Campbell Leaper & Christy Starr

Speakers: Campbell Leaper & Christy Starr
Department of Psychology, University of California, Santa Cruz

Thursday, Jan 17th, 2019


Location: UCSC Biomed 300


Campbell Leaper


Christine Starr


Title: Helping and Hindering Undergraduate Women’s STEM Motivation: Experiences with STEM Encouragement, STEM-Related Gender Bias, and Sexual Harassment
Topic: We investigated whether women’s experiences of sexual harassment and STEM-related gender bias negatively predicted their STEM motivation (task value, competence beliefs, and perceived costs) and STEM career aspirations.
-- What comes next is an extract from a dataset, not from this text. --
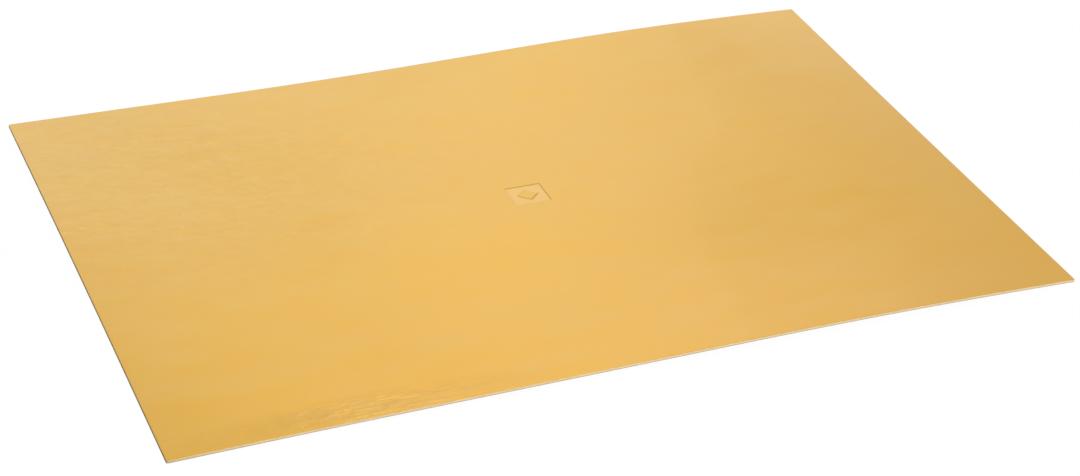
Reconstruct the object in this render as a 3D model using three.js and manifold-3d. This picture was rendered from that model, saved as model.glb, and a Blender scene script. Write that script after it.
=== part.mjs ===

We also tested whether STEM encouragement from friends and family positively predicted motivation and aspirations. To consider domain-specific effects, we also tested the predictors in relation to non-STEM motivation and career aspirations. Students' first-year GPA was controlled in all analyses. The results indicated that STEM encouragement from friends was positively related to STEM motivation and career aspirations, whereas experiences with sexual harassment from instructors and STEM-related gender bias from classmates were negatively related to STEM motivation and career aspriations. 

About Campbell Leaper:

Campbell Leaper is a developmental and social psychologist who investigates gender and sexism during childhood, adolescence, and adulthood (see Research link for more information).  Professor Leaper advises and collaborates with graduate students in the developmental psychology program. If you are interested in applying, please send an email to Professor Leaper to see if he anticipates any openings. If so, please include a brief description of your background and research interests. 

About Christy Starr:

Christy Starr is a doctoral student in graduate program in developmental psychology at the University of California, Santa Cruz. She attained her bachelor's degree at Knox College. Mx. Starr's research focuses on STEM motivation and achievement among girls/women and other underrepresented students, as well as sexual objectification, stereotyping, prejudice, and discrimination.